Siemens Healthcare (Malvern, Pennsylvania) Vice President of Sales and Marketing Andre Hartung got straight to two very crucial points when discussing the company's latest offering, the Somatom Definition Flash CT scanner. "It uses less radiation for scanning and is much faster than the current technology available," he said during a web conference.
The company is in the process of presenting the device at the 94th annual meeting of the Radiological Society of North America (RSNA; Oak Brook Illinois) in Chicago, which ends Friday.
The Somatom Definition Flash is a new dual-source CT from Siemens, featuring two X-ray tubes that simultaneously revolve around the patient's body.
"The dual-source CT enables scanning with two different energies and makes a diagnosis on where something is and what it is," Hartung said.
In addition, because of Somatom's scanning speed, patients are no longer required to hold their breath during the exam the way they had in the past. At the same time, the Somatom Definition Flash operates at an extremely reduced radiation dose.
Here's how it works:
The patient is moved through the CT tube while scans are acquired with the Somatom Definition Flash at a much lower radiation dose than conventional scans.
Currently the average effective dose for a heart CT scanner ranges from 8 millseconds to 40 milliseconds. The new Siemens CTscanner gets by with less than 1 millsecond.

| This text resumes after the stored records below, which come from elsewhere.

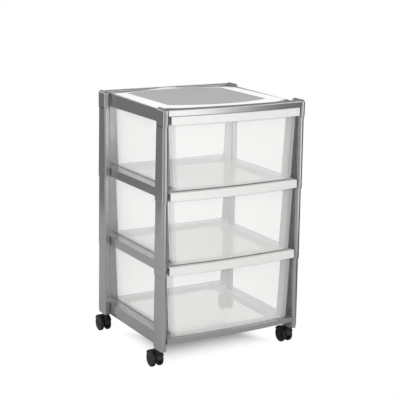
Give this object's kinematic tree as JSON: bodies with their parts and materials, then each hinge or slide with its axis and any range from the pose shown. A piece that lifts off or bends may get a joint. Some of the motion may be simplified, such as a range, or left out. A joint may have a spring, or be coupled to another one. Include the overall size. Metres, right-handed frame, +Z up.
{
  "type": "drawer tower on casters",
  "caption": "Plastic drawer tower: stacked ring frames and hollow posts carry deep translucent drawers with swelling fronts, under a tray top, on twin-wheel swivel casters.",
  "frame": {"origin": "on the floor, midway between the sides and midway between the fronts' swell and the posts' back", "axes": "+Z up; the drawers open towards -Y; +X is to the right of someone facing them"},
  "size_m": [0.4164, 0.3754, 0.647],
  "materials": {
    "silver_plastic": "satin silver",
    "panel_plastic": "fine matt grain",
    "clear_plastic": "milky and translucent",
    "black_plastic": "semi-gloss",
    "steel": "bright zinc"
  },
  "bodies": {
    "frame": {"top_frame": "silver_plastic", "shelf_frame_upper": "silver_plastic", "shelf_frame_lower": "silver_plastic", "base_frame": "silver_plastic", "top_panel": "panel_plastic", "post_front_left_top": "silver_plastic", "post_front_right_top": "silver_plastic", "post_rear_left_top": "silver_plastic", "post_rear_right_top": "silver_plastic", "post_front_left_middle": "silver_plastic", "post_front_right_middle": "silver_plastic", "post_rear_left_middle": "silver_plastic", "post_rear_right_middle": "silver_plastic", "post_front_left_bottom": "silver_plastic", "post_front_right_bottom": "silver_plastic", "post_rear_left_bottom": "silver_plastic", "post_rear_right_bottom": "silver_plastic", "stem_front_left": "steel", "stem_front_right": "steel", "stem_rear_left": "steel", "stem_rear_right": "steel", "grip_rings": "steel"},
    "top_drawer": {"drawer_top": "clear_plastic"},
    "middle_drawer": {"drawer_middle": "clear_plastic"},
    "bottom_drawer": {"drawer_bottom": "clear_plastic"},
    "caster_front_left": {"hood_front_left": "black_plastic", "axle_front_left": "steel"},
    "outer_wheel_front_left": {"wheel_outer_front_left": "black_plastic"},
    "inner_wheel_front_left": {"wheel_inner_front_left": "black_plastic"},
    "caster_front_right": {"hood_front_right": "black_plastic", "axle_front_right": "steel"},
    "outer_wheel_front_right": {"wheel_outer_front_right": "black_plastic"},
    "inner_wheel_front_right": {"wheel_inner_front_right": "black_plastic"},
    "caster_rear_left": {"hood_rear_left": "black_plastic", "axle_rear_left": "steel"},
    "outer_wheel_rear_left": {"wheel_outer_rear_left": "black_plastic"},
    "inner_wheel_rear_left": {"wheel_inner_rear_left": "black_plastic"},
    "caster_rear_right": {"hood_rear_right": "black_plastic", "axle_rear_right": "steel"},
    "outer_wheel_rear_right": {"wheel_outer_rear_right": "black_plastic"},
    "inner_wheel_rear_right": {"wheel_inner_rear_right": "black_plastic"}
  },
  "joints": [
    {"name": "top_drawer_slide", "type": "slide", "parent": "frame", "child": "top_drawer", "axis": [0, -1, 0], "range_m": [0, 0.265]},
    {"name": "middle_drawer_slide", "type": "slide", "parent": "frame", "child": "middle_drawer", "axis": [0, -1, 0], "range_m": [0, 0.265]},
    {"name": "bottom_drawer_slide", "type": "slide", "parent": "frame", "child": "bottom_drawer", "axis": [0, -1, 0], "range_m": [0, 0.265]},
    {"name": "swivel_front_left", "type": "hinge", "parent": "frame", "child": "caster_front_left", "pos_m": [-0.1925, -0.142, 0.05], "axis": [0, 0, 1], "continuous": true},
    {"name": "outer_wheel_spin_front_left", "type": "hinge", "parent": "caster_front_left", "child": "outer_wheel_front_left", "pos_m": [-0.1925, -0.127, 0.02], "axis": [1, 0, 0], "continuous": true},
    {"name": "inner_wheel_spin_front_left", "type": "hinge", "parent": "caster_front_left", "child": "inner_wheel_front_left", "pos_m": [-0.1925, -0.127, 0.02], "axis": [1, 0, 0], "continuous": true},
    {"name": "swivel_front_right", "type": "hinge", "parent": "frame", "child": "caster_front_right", "pos_m": [0.1925, -0.142, 0.05], "axis": [0, 0, 1], "continuous": true},
    {"name": "outer_wheel_spin_front_right", "type": "hinge", "parent": "caster_front_right", "child": "outer_wheel_front_right", "pos_m": [0.1925, -0.127, 0.02], "axis": [1, 0, 0], "continuous": true},
    {"name": "inner_wheel_spin_front_right", "type": "hinge", "parent": "caster_front_right", "child": "inner_wheel_front_right", "pos_m": [0.1925, -0.127, 0.02], "axis": [1, 0, 0], "continuous": true},
    {"name": "swivel_rear_left", "type": "hinge", "parent": "frame", "child": "caster_rear_left", "pos_m": [-0.1925, 0.152, 0.05], "axis": [0, 0, 1], "continuous": true},
    {"name": "outer_wheel_spin_rear_left", "type": "hinge", "parent": "caster_rear_left", "child": "outer_wheel_rear_left", "pos_m": [-0.1925, 0.167, 0.02], "axis": [1, 0, 0], "continuous": true},
    {"name": "inner_wheel_spin_rear_left", "type": "hinge", "parent": "caster_rear_left", "child": "inner_wheel_rear_left", "pos_m": [-0.1925, 0.167, 0.02], "axis": [1, 0, 0], "continuous": true},
    {"name": "swivel_rear_right", "type": "hinge", "parent": "frame", "child": "caster_rear_right", "pos_m": [0.1925, 0.152, 0.05], "axis": [0, 0, 1], "continuous": true},
    {"name": "outer_wheel_spin_rear_right", "type": "hinge", "parent": "caster_rear_right", "child": "outer_wheel_rear_right", "pos_m": [0.1925, 0.167, 0.02], "axis": [1, 0, 0], "continuous": true},
    {"name": "inner_wheel_spin_rear_right", "type": "hinge", "parent": "caster_rear_right", "child": "inner_wheel_rear_right", "pos_m": [0.1925, 0.167, 0.02], "axis": [1, 0, 0], "continuous": true}
  ]
}
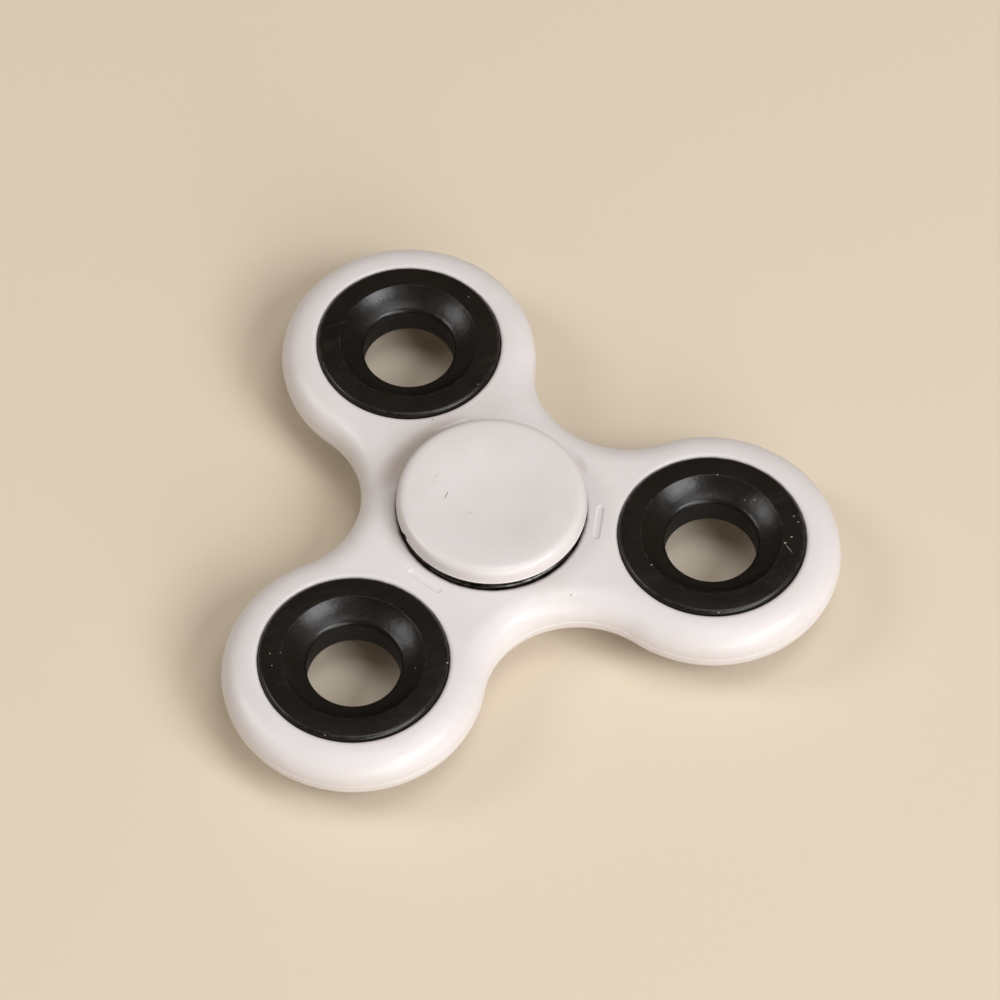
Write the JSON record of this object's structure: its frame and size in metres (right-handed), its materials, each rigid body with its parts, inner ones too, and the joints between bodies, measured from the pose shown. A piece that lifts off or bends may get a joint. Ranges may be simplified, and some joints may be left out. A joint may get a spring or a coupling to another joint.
{
  "type": "fidget spinner",
  "caption": "Three-lobed hand spinner: moulded white frame with black dished weight rings, turning on a ball bearing between two dished finger caps.",
  "frame": {"origin": "centre of the bearing, midway between the two finger caps", "axes": "+Z along the spin axis, +Y through the centre of lobe 1, the other lobes 120 degrees either side"},
  "size_m": [0.0752, 0.0692, 0.013],
  "materials": {
    "white_abs": "satin moulded",
    "cap_abs": "satin moulded",
    "black_enamel": "gloss black enamel over steel",
    "bearing_steel": "ground",
    "ball_steel": "polished",
    "cage_steel": "pressed sheet",
    "shield_steel": "pressed sheet",
    "spring_steel": "drawn wire"
  },
  "bodies": {
    "hub": {"finger_cap_upper": "cap_abs", "finger_cap_lower": "cap_abs", "bearing_inner_ring": "bearing_steel"},
    "spinner": {"body_frame": "white_abs", "weight_ring_1": "black_enamel", "weight_ring_2": "black_enamel", "weight_ring_3": "black_enamel", "bearing_outer_ring": "bearing_steel", "bearing_shield_upper": "shield_steel", "bearing_shield_lower": "shield_steel", "shield_clip_upper": "spring_steel", "shield_clip_lower": "spring_steel"},
    "cage": {"cage_upper": "cage_steel", "cage_lower": "cage_steel", "cage_rivet_1": "cage_steel", "cage_rivet_2": "cage_steel", "cage_rivet_3": "cage_steel", "cage_rivet_4": "cage_steel", "cage_rivet_5": "cage_steel", "cage_rivet_6": "cage_steel", "cage_rivet_7": "cage_steel"},
    "ball_1": {"bearing_ball_1": "ball_steel"},
    "ball_2": {"bearing_ball_2": "ball_steel"},
    "ball_3": {"bearing_ball_3": "ball_steel"},
    "ball_4": {"bearing_ball_4": "ball_steel"},
    "ball_5": {"bearing_ball_5": "ball_steel"},
    "ball_6": {"bearing_ball_6": "ball_steel"},
    "ball_7": {"bearing_ball_7": "ball_steel"}
  },
  "joints": [
    {"name": "spin", "type": "hinge", "parent": "hub", "child": "spinner", "pos_m": [0, 0, 0], "axis": [0, 0, 1], "continuous": true},
    {"name": "cage_turn", "type": "hinge", "parent": "hub", "child": "cage", "pos_m": [0, 0, 0], "axis": [0, 0, 1], "continuous": true},
    {"name": "ball_1_roll", "type": "hinge", "parent": "cage", "child": "ball_1", "pos_m": [0.0075, 0, 0], "axis": [0, 0, 1], "continuous": true},
    {"name": "ball_2_roll", "type": "hinge", "parent": "cage", "child": "ball_2", "pos_m": [0.00468, 0.00586, 0], "axis": [0, 0, 1], "continuous": true},
    {"name": "ball_3_roll", "type": "hinge", "parent": "cage", "child": "ball_3", "pos_m": [-0.00167, 0.00731, 0], "axis": [0, 0, 1], "continuous": true},
    {"name": "ball_4_roll", "type": "hinge", "parent": "cage", "child": "ball_4", "pos_m": [-0.00676, 0.00325, 0], "axis": [0, 0, 1], "continuous": true},
    {"name": "ball_5_roll", "type": "hinge", "parent": "cage", "child": "ball_5", "pos_m": [-0.00676, -0.00325, 0], "axis": [0, 0, 1], "continuous": true},
    {"name": "ball_6_roll", "type": "hinge", "parent": "cage", "child": "ball_6", "pos_m": [-0.00167, -0.00731, 0], "axis": [0, 0, 1], "continuous": true},
    {"name": "ball_7_roll", "type": "hinge", "parent": "cage", "child": "ball_7", "pos_m": [0.00468, -0.00586, 0], "axis": [0, 0, 1], "continuous": true}
  ],
  "couplings": [
    {"joint": "cage_turn", "follows": "spin", "ratio": 0.6323},
    {"joint": "ball_1_roll", "follows": "spin", "ratio": 1.7573},
    {"joint": "ball_2_roll", "follows": "spin", "ratio": 1.7573},
    {"joint": "ball_3_roll", "follows": "spin", "ratio": 1.7573},
    {"joint": "ball_4_roll", "follows": "spin", "ratio": 1.7573},
    {"joint": "ball_5_roll", "follows": "spin", "ratio": 1.7573},
    {"joint": "ball_6_roll", "follows": "spin", "ratio": 1.7573},
    {"joint": "ball_7_roll", "follows": "spin", "ratio": 1.7573}
  ]
}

By way of comparison, the X-ray radiation that everyone is exposed to each year from natural sources amounts to 2 mSv to 5mSv.
The dose values of the new Siemens CT scanner are below those of an intracardiac catheter examination, thus opening up possibilities for using CT scanners for routine cardiological examinations.
"Due to the high scanning speed, it is now possible to acquire scans of the thorax, the heart or both at the same time in fractions of a second. For example, thorax examinations now only require a scan time of 0.6 seconds. As a result, patients no longer have to hold their breath during the scan. This offers considerable advantages, especially in cases involving the elderly, children, emergency, and ICU patients," Hartung said.
It also is possible to perform whole-body scans extremely fast. Siemens said a person with a height of 6 feet 6 inches could be scanned in less than 4.7 seconds. Previously such whole-body examinations took more than 10 minutes to perform from patient preparation to diagnosis. With the Somatom Definition Flash, this process is completed in just a few minutes.
Hartung added that this represents an advantage, especially for emergency medicine since, until now, physicians often had to forego this examination method due to time pressure.
Furthermore, it is no longer necessary to sedate children prior to the examination, since they no longer have to remain still. The high scanning speed also makes it possible to cover large areas measuring up to 48 cm with 4-D imaging (3-D plus time).
A scan of the entire heart can be performed in only 250 milliseconds, which is less than half a heartbeat. In addition, it is possible for physicians to reliably display a heart with a fast pulse or an irregular heartbeat without using beta blockers, thus simplifying the workflow and yielding clinical and financial advantages.
Thus, the Somatom Definition Flash can provide a double contrast which, for the first time, also can be used to classify the chemical composition of tissues via a CT scan in routine daily work. Subsequently, it could also be used to reconstruct unenhanced CT images without contrast media.
Siemens says the Somatom Definition Flash is the only CT scanner on the market that enables the use of noninvasive cardiological diagnostic techniques as routine applications at the lowest possible radiation exposure levels.
Siemens Healthcare places more than 2,300 CT systems a year.